Both priests have often been footnotes in the first month of trial. Instead, jurors have heard a drumbeat of evidence about 15 other priests, nearly all of whom have died or been defrocked or removed from ministry. Most of the allegations against them were aired in the 2005 Philadelphia grand jury report about clergy sex abuse but were beyond the statute of limitations to be charged.
But prosecutors have adopted a courtroom blueprint to present them anew: Show jurors decades-old confidential church records that chronicle abuse claims and investigations, let them hear emotional testimony directly from the alleged victims, then read jurors the explanations Lynn gave to a grand jury a decade ago.
It's a strategy that has given defense lawyers little room to make their cases.

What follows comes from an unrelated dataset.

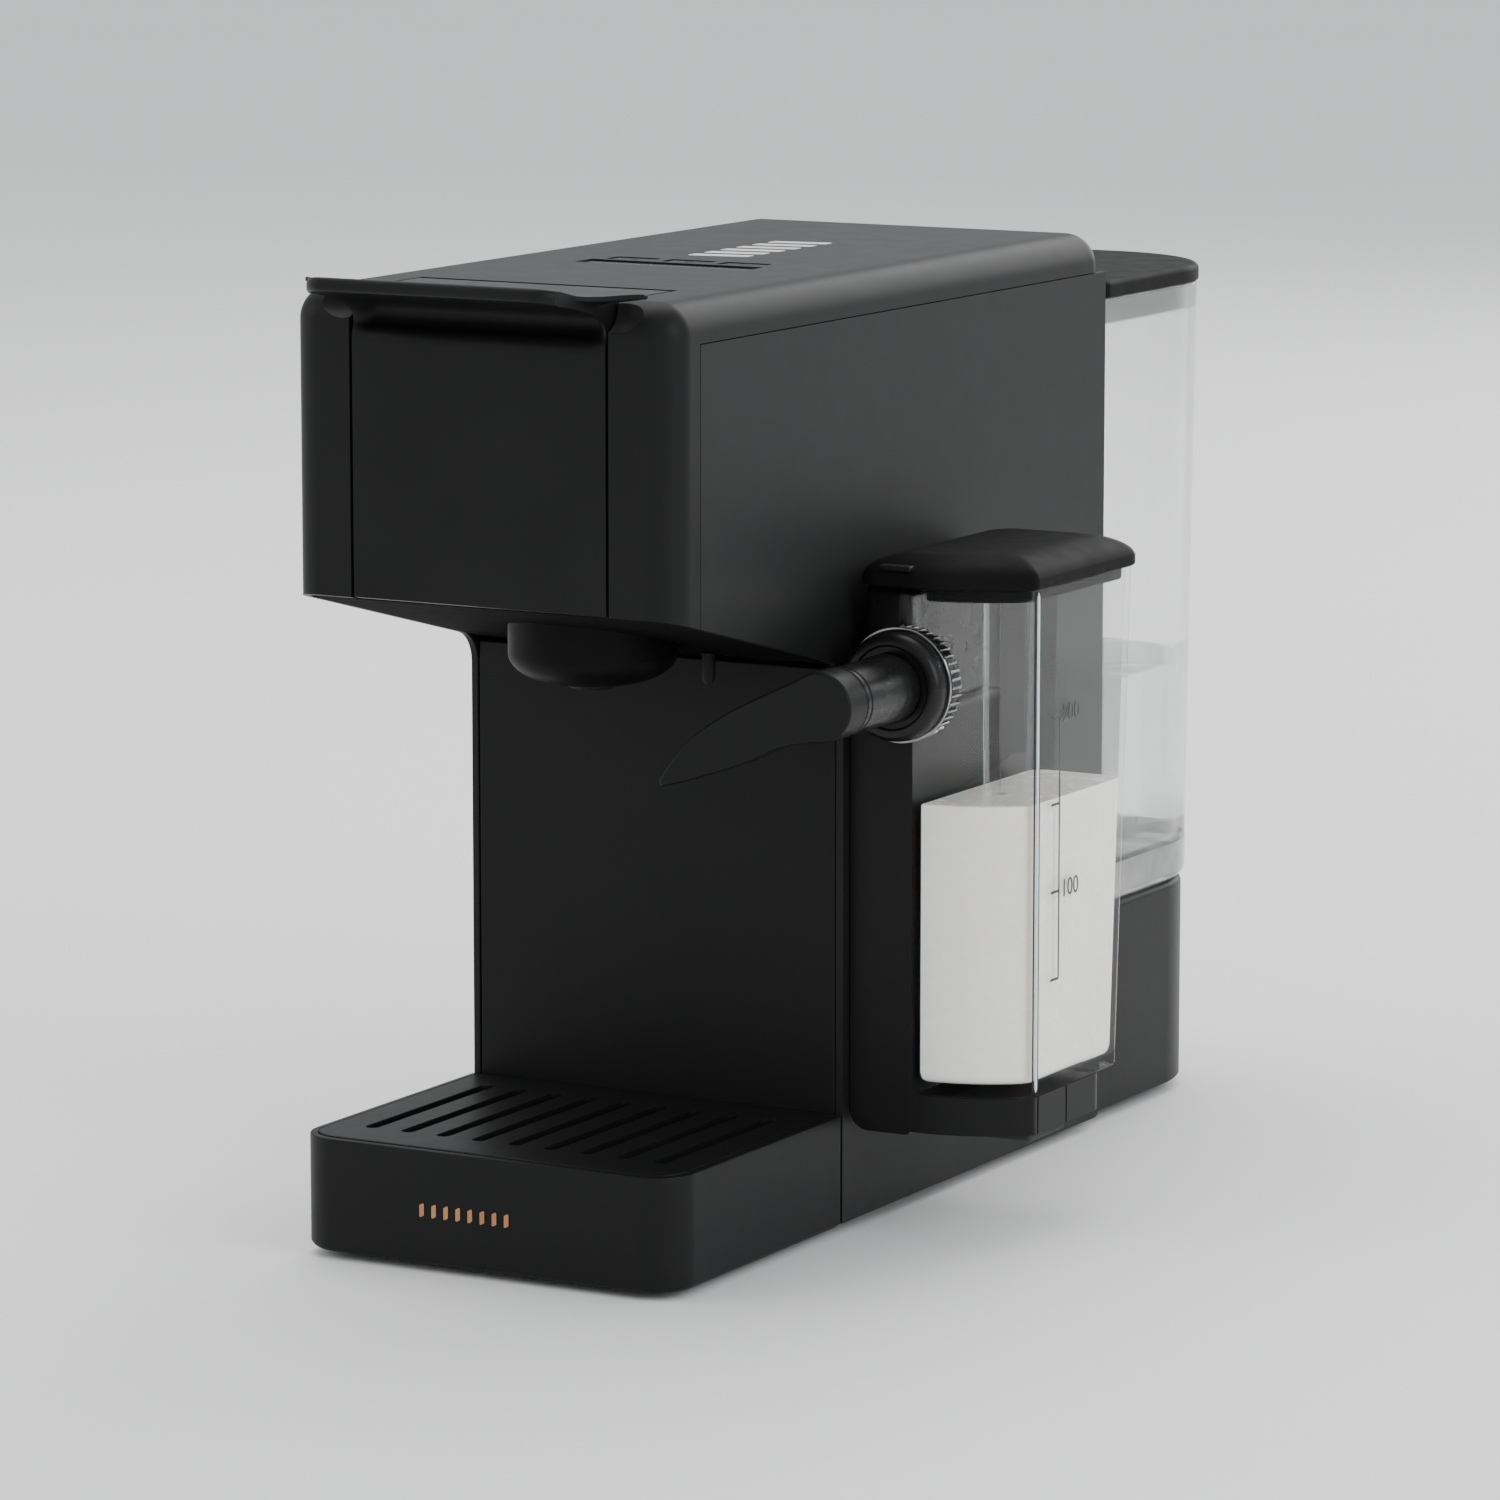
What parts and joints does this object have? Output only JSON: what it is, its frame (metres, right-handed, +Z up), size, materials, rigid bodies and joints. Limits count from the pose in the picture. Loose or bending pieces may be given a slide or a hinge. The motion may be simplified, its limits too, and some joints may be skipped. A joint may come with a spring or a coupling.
{
  "type": "pod coffee machine",
  "caption": "Narrow pod coffee machine with a front lever, a drip tray, a clear milk jug with a frothing spout on its side and a clear water tank behind.",
  "frame": {"origin": "middle of the machine's footprint, on the surface it stands on", "axes": "+Z up, +Y from the drip tray back to the water tank, +X towards the milk jug"},
  "size_m": [0.1762, 0.3856, 0.2775],
  "materials": {
    "black_shell": "fine matte moulded black plastic",
    "black_gloss": "smooth satin black plastic",
    "dark_inner": "matte dark grey plastic",
    "clear_plastic": "clear moulded plastic",
    "steel": "brushed stainless steel",
    "chrome_trim": "bright chrome plate",
    "cast_alloy": "cast aluminium",
    "board_green": "green circuit board laminate",
    "rubber": "black rubber",
    "hose_white": "milky silicone hose"
  },
  "bodies": {
    "root": {"side_panel_right": "black_shell", "side_panel_left": "black_shell", "top_shell": "black_shell", "column_front": "black_shell", "base_plate": "black_shell", "rear_stand": "black_shell", "milk_holder": "black_shell", "control_strip": "black_gloss", "brew_bowl": "black_gloss", "head_floor": "dark_inner", "back_panel": "dark_inner", "brew_cage": "dark_inner", "capsule_bin": "dark_inner", "relay_block": "dark_inner", "flow_meter": "dark_inner", "valve_seat": "dark_inner", "hot_water_tip": "dark_inner", "coffee_outlet": "dark_inner", "brew_frame": "steel", "hinge_pin": "steel", "chassis": "steel", "steam_port": "steel", "pump": "cast_alloy", "thermoblock": "cast_alloy", "circuit_board": "board_green", "key_board": "board_green", "foot_front_left": "rubber", "foot_front_right": "rubber", "foot_rear_left": "rubber", "foot_rear_right": "rubber", "cord_gland": "rubber", "shelf_pad": "rubber", "water_tube": "hose_white", "feed_tube": "hose_white", "brew_tube": "hose_white", "steam_tube": "hose_white"},
    "lever": {"lever_panel": "black_shell", "lever_lip": "black_shell"},
    "piston": {"brew_piston": "steel"},
    "key_left_body": {"key_left": "black_shell"},
    "key_middle_body": {"key_middle": "black_shell"},
    "key_right_body": {"key_right": "black_shell"},
    "tray": {"drip_tray": "black_shell"},
    "grate": {"tray_grate": "dark_inner"},
    "jug": {"milk_container": "clear_plastic", "froth_head": "black_shell", "milk_pipe": "black_gloss"},
    "jug_cover": {"jug_lid": "black_gloss", "milk_straw": "clear_plastic"},
    "knob": {"froth_knob": "black_gloss", "knob_trim": "chrome_trim"},
    "spout": {"milk_spout": "black_shell"},
    "tank": {"water_tank": "clear_plastic", "tank_valve": "dark_inner"},
    "tank_cover": {"tank_lid": "black_shell", "lid_skirt": "dark_inner"}
  },
  "joints": [
    {"name": "lever_hinge", "type": "hinge", "parent": "root", "child": "lever", "pos_m": [-0.0271, -0.13235, 0.267], "axis": [-1, 0, 0], "range_deg": [0, 65]},
    {"name": "piston_slide", "type": "slide", "parent": "root", "child": "piston", "axis": [0, 1, 0], "range_m": [0, 0.02]},
    {"name": "key_left_press", "type": "slide", "parent": "root", "child": "key_left_body", "axis": [0, 0, -1], "range_m": [0, 0.001], "stiffness_N_per_m": 600},
    {"name": "key_middle_press", "type": "slide", "parent": "root", "child": "key_middle_body", "axis": [0, 0, -1], "range_m": [0, 0.001], "stiffness_N_per_m": 600},
    {"name": "key_right_press", "type": "slide", "parent": "root", "child": "key_right_body", "axis": [0, 0, -1], "range_m": [0, 0.001], "stiffness_N_per_m": 600},
    {"name": "tray_slide", "type": "slide", "parent": "root", "child": "tray", "axis": [0, -1, 0], "range_m": [0, 0.11]},
    {"name": "grate_lift", "type": "slide", "parent": "tray", "child": "grate", "axis": [0, 0, 1], "range_m": [0, 0.05]},
    {"name": "jug_slide", "type": "slide", "parent": "root", "child": "jug", "axis": [1, 0, 0], "range_m": [0, 0.08]},
    {"name": "jug_lid_lift", "type": "slide", "parent": "jug", "child": "jug_cover", "axis": [0, 0, 1], "range_m": [0, 0.06]},
    {"name": "knob_turn", "type": "hinge", "parent": "jug", "child": "knob", "pos_m": [0.0542, -0.07375, 0.1596], "axis": [0, 1, 0], "range_deg": [0, 180]},
    {"name": "spout_swivel", "type": "hinge", "parent": "jug", "child": "spout", "pos_m": [0.0542, -0.11575, 0.1596], "axis": [0, 1, 0], "range_deg": [-15, 10]},
    {"name": "tank_lift", "type": "slide", "parent": "root", "child": "tank", "axis": [0, 0, 1], "range_m": [0, 0.15]},
    {"name": "tank_lid_lift", "type": "slide", "parent": "tank", "child": "tank_cover", "axis": [0, 0, 1], "range_m": [0, 0.05]}
  ],
  "couplings": [
    {"joint": "piston_slide", "follows": "lever_hinge", "m_per_rad": 0.0176}
  ]
}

Brennan's lawyer, William Brennan (who is no relation), has repeatedly asked prosecutors to remind jurors that the old cases have nothing to do with the allegations against his client. "We're doing this star-chamber proceeding where these detectives get up and read this stuff [the church records] like it's gospel," he complained once when the jury was out of the room.
The task for Lynn's lawyers, Thomas Bergstrom and Jeffrey Lindy, has been more delicate.
Wary of being too aggressive with alleged victims, they instead have pressed witnesses to acknowledge that they never had contact with Lynn, or that if they did, the secretary for clergy responded promptly. They maintain that Lynn tried more than other church officials to isolate abusive priests and respond to victims but lacked the authority to do more.
Under cross-examination from Bergstrom last week, one of Gana's accusers conceded that he repeatedly demanded and received money from the priest after threatening to expose him.
Jurors are just as likely to remember his testimony about the abuse. Describing the harm the priest did to him, the man said: "It is an emptiness where my soul should be."
More is coming. Prosecutors are expected to call witnesses and accused victims of a half-dozen more priests, including the former altar boy whom Avery admitted assaulting. They also plan to continue reading Lynn's grand jury testimony, which could equally resonate with jurors.
Last week, they heard Lynn, in grand jury testimony from a decade ago, explain why he did not investigate claims in 1992 that Gana may have abused multiple teen boys. He was not sure about the accuser's credibility, he said, but did not try to interview other potential victims because he did not want to re-victimize them. Lynn also said he failed to send Gana for a medical evaluation or treatment because he was distracted by other aspects of his job.
Gana remained in his post as a pastor for three more years, until a second accuser came forward.
"As I look back on it," Lynn told the grand jury, "it was just one of those things that fell through the cracks."